Senior Site Reliability Engineer
Contract - 6 months
Sydney
Hybrid
Overview
We're looking for an experienced Senior Site Reliability Engineer to join a high-impact digital engineering team supporting one of Australia's most widely used customer-facing eCommerce applications.
This role is all about driving platform stability, performance, and scalability across a complex Azure and Kubernetes environment. You'll take ownership of monitoring, performance optimisation, and automation initiatives that ensure the digital platforms run smoothly.
Looking for a hands-on engineer who can hit the ground running, work autonomously, and help shape the platform strategy for the future.
Key Responsibilities
* Maintain and improve the reliability, performance, and scalability of large-scale customer-facing applications.
* Manage and optimise Azure Kubernetes Service (AKS) clusters ensuring cost efficiency and right-sizing at scale.
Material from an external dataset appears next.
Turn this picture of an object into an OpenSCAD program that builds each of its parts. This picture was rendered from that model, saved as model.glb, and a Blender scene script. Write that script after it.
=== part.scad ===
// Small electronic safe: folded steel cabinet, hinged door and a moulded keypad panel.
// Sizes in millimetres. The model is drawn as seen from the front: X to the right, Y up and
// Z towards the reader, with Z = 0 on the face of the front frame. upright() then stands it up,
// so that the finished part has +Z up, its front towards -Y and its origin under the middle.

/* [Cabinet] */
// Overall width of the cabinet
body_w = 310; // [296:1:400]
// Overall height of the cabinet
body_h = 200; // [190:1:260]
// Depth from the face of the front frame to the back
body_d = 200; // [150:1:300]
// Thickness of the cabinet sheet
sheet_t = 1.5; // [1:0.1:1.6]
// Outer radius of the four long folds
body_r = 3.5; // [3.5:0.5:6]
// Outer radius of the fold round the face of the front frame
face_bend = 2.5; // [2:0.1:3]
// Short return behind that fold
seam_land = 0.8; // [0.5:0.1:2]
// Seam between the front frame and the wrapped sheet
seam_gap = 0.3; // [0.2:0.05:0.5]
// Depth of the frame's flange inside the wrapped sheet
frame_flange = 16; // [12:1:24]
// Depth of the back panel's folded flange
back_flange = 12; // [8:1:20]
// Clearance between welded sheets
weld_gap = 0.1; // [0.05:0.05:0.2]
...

* Implement and refine monitoring, alerting, and observability using tools such as Dynatrace and Azure-native monitoring solutions.
* Identify and reduce unnecessary logs and alerts to improve signal-to-noise ratio and platform insight.
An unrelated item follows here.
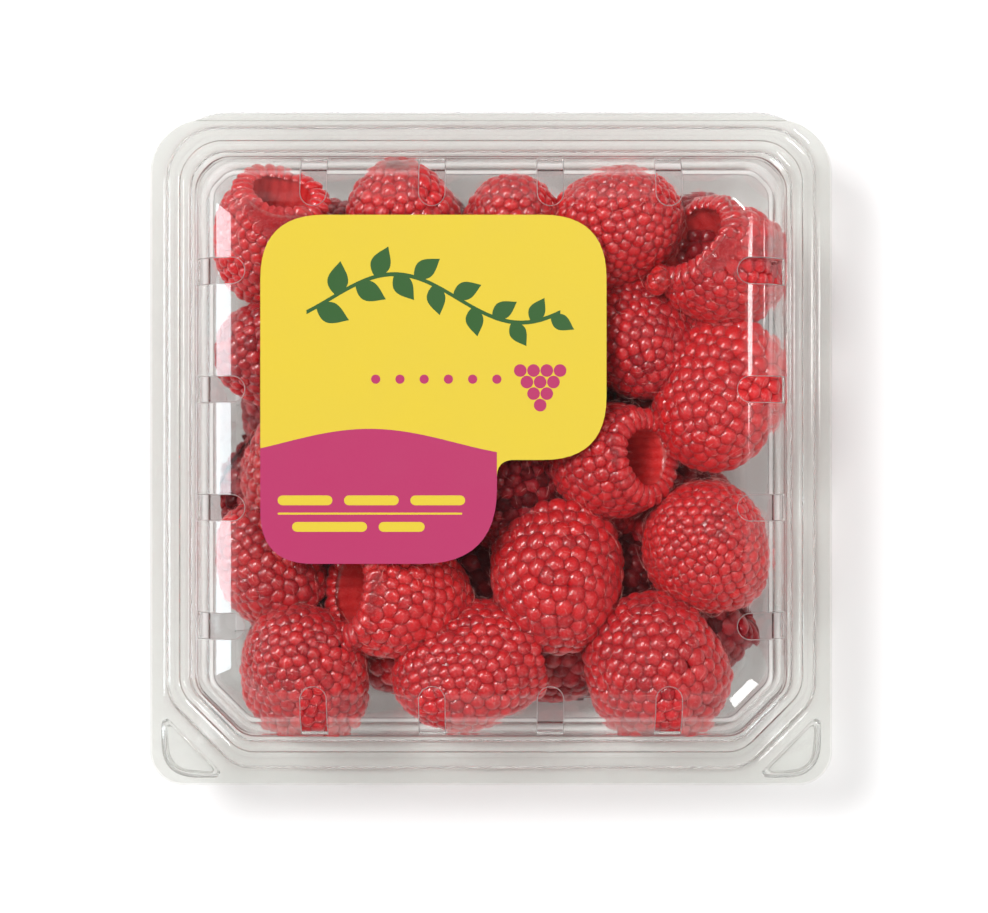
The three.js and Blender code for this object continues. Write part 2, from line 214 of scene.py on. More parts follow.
LID_FLANGE_TOP = RIM_Z + FLANGE_GAP / 2 + WALL
TRAY_FLANGE_TOP = RIM_Z - FLANGE_GAP / 2
LEDGE_Z = RIM_Z + 2.5
LID_SKIN = [
    station(LID_EDGE, LID_FLANGE_TOP, 3.3, 5.3, 5.4, 8.8, AT_LID_EDGE),
    station(2.8, LID_FLANGE_TOP, 12.2, 7.0, 5.4, 8.8, AT_RIB),
    station(3.2, RIM_Z + 2.7, 12.0, 7.0, 5.2, 8.5, AT_RIB),
    station(5.4, RIM_Z + 2.7, 10.6, 6.0, 4.5, 7.0),
    station(5.8, RIM_Z + 1.7, 10.4, 6.0, 4.4, 6.8),
    station(7.0, RIM_Z + 1.7, 9.4, 5.0, 3.9, 6.0),
    station(7.3, LEDGE_Z, 9.2, 5.0, 3.8, 5.8),
    station(8.3, LEDGE_Z, 8.4, 4.5, 3.6, 5.2),
    station(11.6, TOP_Z - 1.9, 6.0, 3.4, 3.3, 3.4),
    station(15.1, TOP_Z, 4.6, 2.6, 2.9, 2.6),
    station(16.6, TOP_Z, 4.2, 2.4, 2.7, 2.4),
]
TRAY_SKIN = [
    station(0.0, TRAY_FLANGE_TOP, 3.5, 5.7, 5.6, 9.2, AT_EDGE),
    station(7.6, TRAY_FLANGE_TOP, 9.2, 5.0, 3.8, 5.8),
    station(8.4, RIM_Z - 0.9, 8.6, 4.6, 3.6, 5.4),
    station(9.0, RIM_Z - 5.4, 8.2, 4.4, 3.6, 5.0),
    station(10.0, RIM_Z - 6.4, 7.4, 4.2, 3.6, 4.8),
    station(13.8, 3.4, 5.6, 4.0, 3.6, 4.4),
    station(16.4, WALL, 4.4, 3.6, 3.2, 4.0),
    station(20.0, WALL, 3.6, 3.0, 3.0, 3.6),
    station(20.9, 1.6, 3.4, 2.8, 2.8, 3.4),
    station(22.0, 1.6, 3.2, 2.6, 2.6, 3.2),
]
print("the lid has", len(LID_SKIN), "stations and the tray", len(TRAY_SKIN))

# %% [markdown]
# A pressed sheet has no sharp folds, so each inner station is softened into a short curve. A bevel modifier
# could do this after the mesh is made, but a curve in the section keeps the wall's thickness even. The other
# face of the sheet lies one wall deeper. A Solidify modifier could make it too, but it can pinch where rounds
# are small, and here the section says how much narrower each inner ring has to be.


# %% Soften the folds
def soften(stations, reaches, steps=5):
    soft = [stations[0]]
    for before, here, after, reach in zip(stations, stations[1:], stations[2:], reaches):
        ends = []
        for other in (before, after):
            length = math.hypot(other[0] - here[0], other[7] - here[7])
            ends.append(here + (other - here) * min(reach / length, 0.46))
        soft += corner_curve(ends[0], here, ends[1], steps)
    return [*soft, stations[-1]]


# %% Find the skin's other face
def underside(stations, depth=WALL):
    section = np.array([(s[0], s[7]) for s in stations])
    run = np.diff(section, axis=0)
    normals = np.stack([-run[:, 1], run[:, 0]], 1) / np.hypot(*run.T)[:, None]
    under = []
    for i, s in enumerate(stations):
        before, after = normals[max(i - 1, 0)], normals[min(i, len(normals) - 1)]
        shift = (before + after) * -depth / (1 + before @ after)
        inward = 0.0 if i == 0 else shift[0]
        less = (2 - math.sqrt(2)) * inward
        change = [inward, inward, inward, -less, -less, -inward, -inward, shift[1]]
        new = s + np.array(change)
        new[5:7] = np.maximum(new[5:7], 0.3)
        under.append(new)
    return under


# %% The closed skin
def skin_piece(name, stations, material):
    upper = [ring(*s) for s in stations]
    lower = [ring(*s) for s in underside(stations)]
    rows = [*upper[::-1], *lower]
    count = len(rows[0])
    points = [p for row in rows for p in row]
    middle_y = (rows[0][0][1] + rows[0][count // 2][1]) / 2
    points += [(0, middle_y, rows[0][0][2]), (0, middle_y, rows[-1][0][2])]
    faces = []
    for i in range(count):
        j = (i + 1) % count
        faces.append((len(points) - 2, i, j))
        for row in range(len(rows) - 1):
            a, b = row * count, (row + 1) * count
            faces.append((a + i, b + i, b + j, a + j))
        last = (len(rows) - 1) * count
        faces.append((len(points) - 1, last + j, last + i))
    return mesh_piece(name, points, faces, material)


# %% [markdown]
# ## Vents and snap pads
#
# The vents are slots that run over the shoulder of the lid and over the bottom edge of the tray. The pads are
# hollow three-cornered bumps on the front tabs: the lid's press down over the tray's and hold the pack shut.
# Both are easy to place as simple solids and to cut or join with Boolean modifiers, which are applied at
# once so that the finished mesh is what rides on the frame.


# %% A straight-sided solid from an outline
def prism(outline, low, high):
    count = len(outline)
    points = [(x, y, z) for z in (low, high) for x, y in outline]
    sides = [(i, (i + 1) % count, (i + 1) % count + count, i + count) for i in range(count)]
    return points, [tuple(range(count))[::-1], tuple(range(count, 2 * count)), *sides]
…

* Work closely with software engineering teams (primarily .NET and GraphQL stacks) to diagnose performance issues and improve application behaviour within the clusters.
* Collaborate on platform automation — driving efficiency and consistency through Infrastructure as Code and CI/CD pipelines.
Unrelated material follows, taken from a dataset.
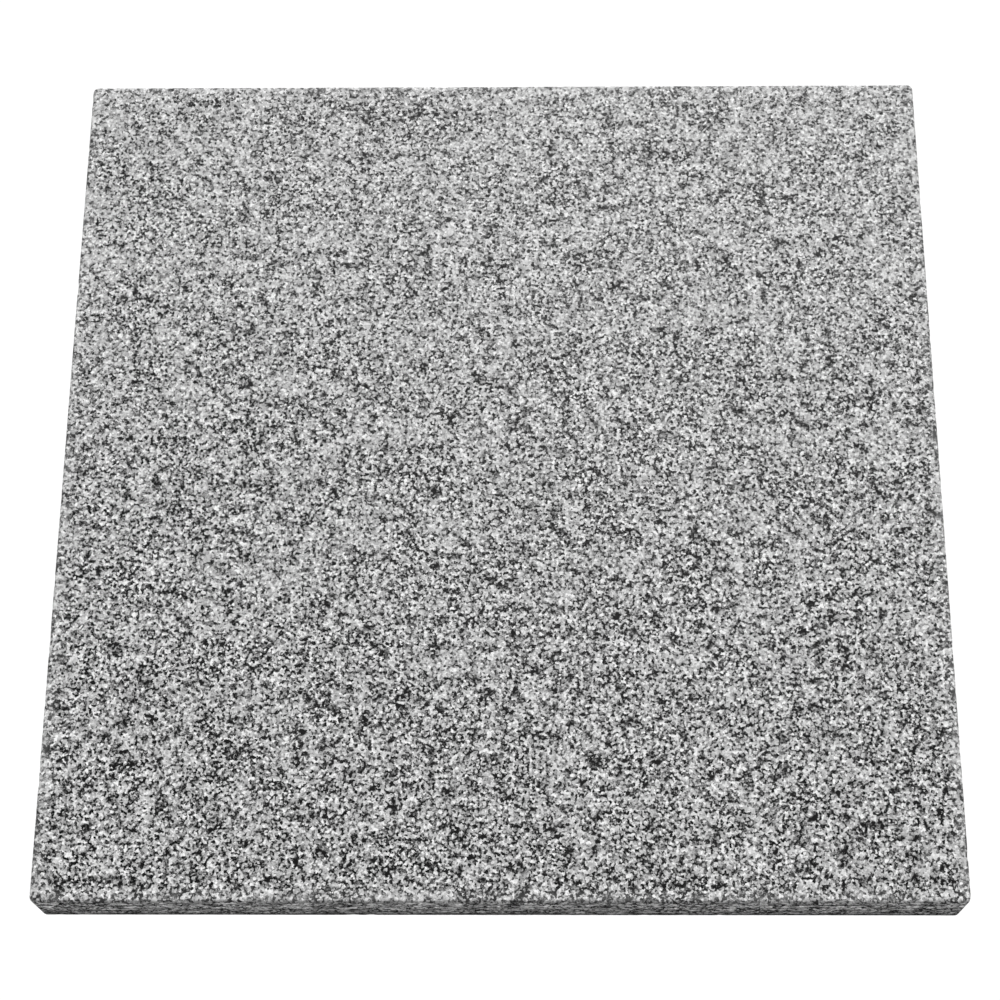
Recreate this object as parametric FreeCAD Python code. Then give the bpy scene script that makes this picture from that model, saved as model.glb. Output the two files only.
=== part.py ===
import FreeCAD, Part
import os

# Granite slab: one solid block of sawn natural stone, used as a hard, heavy, flat base under
# leather while it is stamped, punched, riveted or pared. It has no feet, backing or fasteners.
# Frame: +Z up, origin at the centre of the face it rests on. Units are millimetres.

# Driving dimensions
SLAB_WIDTH = 300.0        # along X
SLAB_DEPTH = 300.0        # along Y
SLAB_THICKNESS = 22.0     # along Z
CORNER_RADIUS = 2.0       # rounding of the four upright corners
TOP_ARRIS_RADIUS = 1.2    # eased edge around the working face
BOTTOM_ARRIS = 1.0        # small 45 degree bevel around the resting face

TOLERANCE = 1e-6


def sawn_block():
    """The block as it leaves the saw, with sharp edges, standing on Z = 0."""
    corner = FreeCAD.Vector(-SLAB_WIDTH / 2, -SLAB_DEPTH / 2, 0)
    return Part.makeBox(SLAB_WIDTH, SLAB_DEPTH, SLAB_THICKNESS, corner)


def upright_edges(solid):
    """The four edges that run the whole thickness of the block."""
    return [edge for edge in solid.Edges if edge.BoundBox.ZLength > SLAB_THICKNESS - TOLERANCE]


def edges_at_height(solid, height):
    """Every edge that lies in the horizontal plane at this height."""
    edges = []
    for edge in solid.Edges:
        box = edge.BoundBox
        if abs(box.ZMin - height) < TOLERANCE and abs(box.ZMax - height) < TOLERANCE:
            edges.append(edge)
    return edges


def granite_slab():
    """The finished slab: corners rounded, working face's edge eased, resting face's edge bevelled."""
    slab = sawn_block()
    slab = slab.makeFillet(CORNER_RADIUS, upright_edges(slab))
    slab = slab.makeFillet(TOP_ARRIS_RADIUS, edges_at_height(slab, SLAB_THICKNESS))
    slab = slab.makeChamfer(BOTTOM_ARRIS, edges_at_height(slab, 0.0))
    return slab


def export(shape, node):
    """Check that the node is one sound solid, then write it as parts/NODE.step."""
    if not shape.isValid() or len(shape.Solids) != 1:
        raise ValueError(f"{node} is not one valid solid")
    shape.Solids[0].exportStep(f"parts/{node}.step")


os.makedirs("parts", exist_ok=True)
export(granite_slab(), "granite_slab")
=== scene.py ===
import math

import bmesh
import bpy
from mathutils import Matrix, Vector, noise


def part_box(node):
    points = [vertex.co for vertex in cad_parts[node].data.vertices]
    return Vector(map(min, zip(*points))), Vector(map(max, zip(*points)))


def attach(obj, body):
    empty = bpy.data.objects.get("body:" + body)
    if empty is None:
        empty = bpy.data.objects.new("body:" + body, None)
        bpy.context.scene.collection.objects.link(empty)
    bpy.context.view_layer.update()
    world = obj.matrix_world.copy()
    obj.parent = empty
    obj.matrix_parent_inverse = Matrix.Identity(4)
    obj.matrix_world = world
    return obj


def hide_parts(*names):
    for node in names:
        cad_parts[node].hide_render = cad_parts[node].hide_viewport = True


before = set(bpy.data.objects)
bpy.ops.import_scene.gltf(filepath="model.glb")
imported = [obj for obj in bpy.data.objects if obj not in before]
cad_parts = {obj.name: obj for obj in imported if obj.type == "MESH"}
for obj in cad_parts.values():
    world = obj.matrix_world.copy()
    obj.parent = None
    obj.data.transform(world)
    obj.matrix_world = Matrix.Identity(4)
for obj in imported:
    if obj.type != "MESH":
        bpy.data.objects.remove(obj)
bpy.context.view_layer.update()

# Granite slab: one block of stone, worked flat on top, sawn on its sides and underside. The CAD
# solid gives its size and place; this script models its worked surface and its mineral grain.
MM = 0.001

# ---------------------------------------------------------------- shape of the slab
SLAB_LOW, SLAB_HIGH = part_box("granite_slab")
SLAB_TOP = SLAB_HIGH[2]
SLAB_FOOT = SLAB_LOW[2]
CENTRE_X = (SLAB_LOW[0] + SLAB_HIGH[0]) / 2
CENTRE_Y = (SLAB_LOW[1] + SLAB_HIGH[1]) / 2
HALF_WIDTH = (SLAB_HIGH[0] - SLAB_LOW[0]) / 2
HALF_DEPTH = (SLAB_HIGH[1] - SLAB_LOW[1]) / 2

CORNER_RADIUS = 2.0 * MM        # upright corners
TOP_ARRIS_RADIUS = 1.2 * MM     # eased edge of the working face
BOTTOM_ARRIS = 1.0 * MM         # bevel around the resting face

CORNER_STEPS = 3                # mesh steps in half of a rounded corner
FACE_STEPS = 236                # mesh steps along the straight part of an edge
ARRIS_STEPS = 6                 # mesh steps round the eased edge
SIDE_STEPS = 15                 # mesh steps down the side
UNDERSIDE_STEPS = 59            # coarser steps of the underside: a quarter of FACE_STEPS
UNDERSIDE_MARGIN = 3.0 * MM     # width of the strip that joins the fine and the coarse mesh

SIDE_TOP = SLAB_TOP - TOP_ARRIS_RADIUS
SIDE_FOOT = SLAB_FOOT + BOTTOM_ARRIS
GRID = FACE_STEPS + 2 * CORNER_STEPS


def along(index, half):
    """Where a mesh line crosses an axis: its straight coordinate and its share of a corner, 0 to 1."""
    straight = half - CORNER_RADIUS
    if index < CORNER_STEPS:
        return -straight, (CORNER_STEPS - index) / CORNER_STEPS
    if index > GRID - CORNER_STEPS:
        return straight, (index - GRID + CORNER_STEPS) / CORNER_STEPS
    return -straight + 2 * straight * (index - CORNER_STEPS) / FACE_STEPS, 0.0


def place(column, row, radius):
    """Plan position of a mesh crossing, when the corners have this radius about fixed centres."""
    x, u = along(column, HALF_WIDTH)
    y, v = along(row, HALF_DEPTH)
    x += math.copysign(radius * u * math.sqrt(1 - v * v / 2), x)
    y += math.copysign(radius * v * math.sqrt(1 - u * u / 2), y)
    return CENTRE_X + x, CENTRE_Y + y


def border():
    """The crossings round the outside of the mesh grid, anticlockwise from above."""
    ring = [(i, 0) for i in range(GRID)]
    ring += [(GRID, i) for i in range(GRID)]
    ring += [(GRID - i, GRID) for i in range(GRID)]
    ring += [(0, GRID - i) for i in range(GRID)]
    return ring


def rings():
    """Inset from the side and height of each ring of vertices below the top face, downwards."""
    found = []
    for step in range(1, ARRIS_STEPS + 1):
        turn = math.radians(90) * step / ARRIS_STEPS
        inset = TOP_ARRIS_RADIUS * (1 - math.sin(turn))
        drop = TOP_ARRIS_RADIUS * (1 - math.cos(turn))
        found.append((inset, SLAB_TOP - drop))
    for step in range(1, SIDE_STEPS + 1):
        found.append((0.0, SIDE_TOP + (SIDE_FOOT - SIDE_TOP) * step / SIDE_STEPS))
    found.append((BOTTOM_ARRIS / 2, SLAB_FOOT + BOTTOM_ARRIS / 2))
    found.append((BOTTOM_ARRIS, SLAB_FOOT))
    return found


def quad(mesh, grid, column, row):
    """One face of a grid of vertices, anticlockwise from above."""
    mesh.faces.new((
        grid[column, row],
        grid[column + 1, row],
        grid[column + 1, row + 1],
        grid[column, row + 1],
    ))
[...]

* Contribute to defining and executing the platform strategy to ensure reliability, maintainability, and scalability across digital services.
* Take ownership of incident response, post-mortem analysis, and ongoing performance tuning.
* Support and optimise Microsoft SQL environments that underpin core application services.
Skills & Experience
* 7+ years' experience in Site Reliability Engineering, DevOps, or Platform Engineering roles.
* Proven experience running and optimising Azure AKS clusters in production at scale.
* Strong background in application performance tuning and monitoring/alerting frameworks (preferably Dynatrace).
* Familiarity with .NET and GraphQL application architectures, and an ability to collaborate effectively with development teams to diagnose issues.
* Strong SQL Server (MSQL) experience for performance monitoring and troubleshooting.
* Deep understanding of observability, logging, metrics, and tracing best practices.
* Hands-on experience with automation, scripting, and Infrastructure as Code (PowerShell, Terraform, ARM templates, etc.).
* A proactive mindset focused on platform stability, cost optimisation, and continuous improvement.
* Excellent communication skills and the ability to work independently with minimal guidance.